Once our strategy was agreed, we obviously needed to test our approach – both internally and externally. Getting the backing of your team is just as important as, if not more, gaining the approval of the external market. Without your team's support, it is always going to be an uphill struggle from thereon.  

Internally, we introduced our short- and long-term vision, and values at an internal company meeting, giving our team the opportunity to input and feedback. More than 60 individual initiatives were rolled out within this strategy, each one being championed by a different member of the team, thus creating shared ownership and autonomy from top to bottom - perfectly reflecting our culture of one team. 

Externally, we went out to market, testing our new positioning piece with existing and lapsed clients to see if it resonated.
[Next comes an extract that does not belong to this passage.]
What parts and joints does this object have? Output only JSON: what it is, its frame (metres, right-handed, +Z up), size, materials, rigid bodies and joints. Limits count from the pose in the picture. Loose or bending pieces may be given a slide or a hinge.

Thankfully it did - and so thus, we had our SOAP!   

3. Bringing our idea to life... 

Looking back now is the best part of the journey. It is important that as a business, you know where you have come from, and where it is that you ultimately want to end up. For us, the journey confirmed and defined what we knew all along – it's not our services that define us, but it’s the experience of doing business with us that does.  

The subsequent change in positioning represented a 180-degree shift from presenting ourselves as a list of service offerings to an experience and ideas based agency. Moving us from ‘what we do’ to ‘how we do it’. 

The fact that we have ended up close to where we started doesn’t mean that we haven’t moved much, nor that the project hasn’t been a success. Far from it. It just means that we were always in the right territory anyway.

Our early days involved growing naturally; we are now nurturing growth with design, and purpose.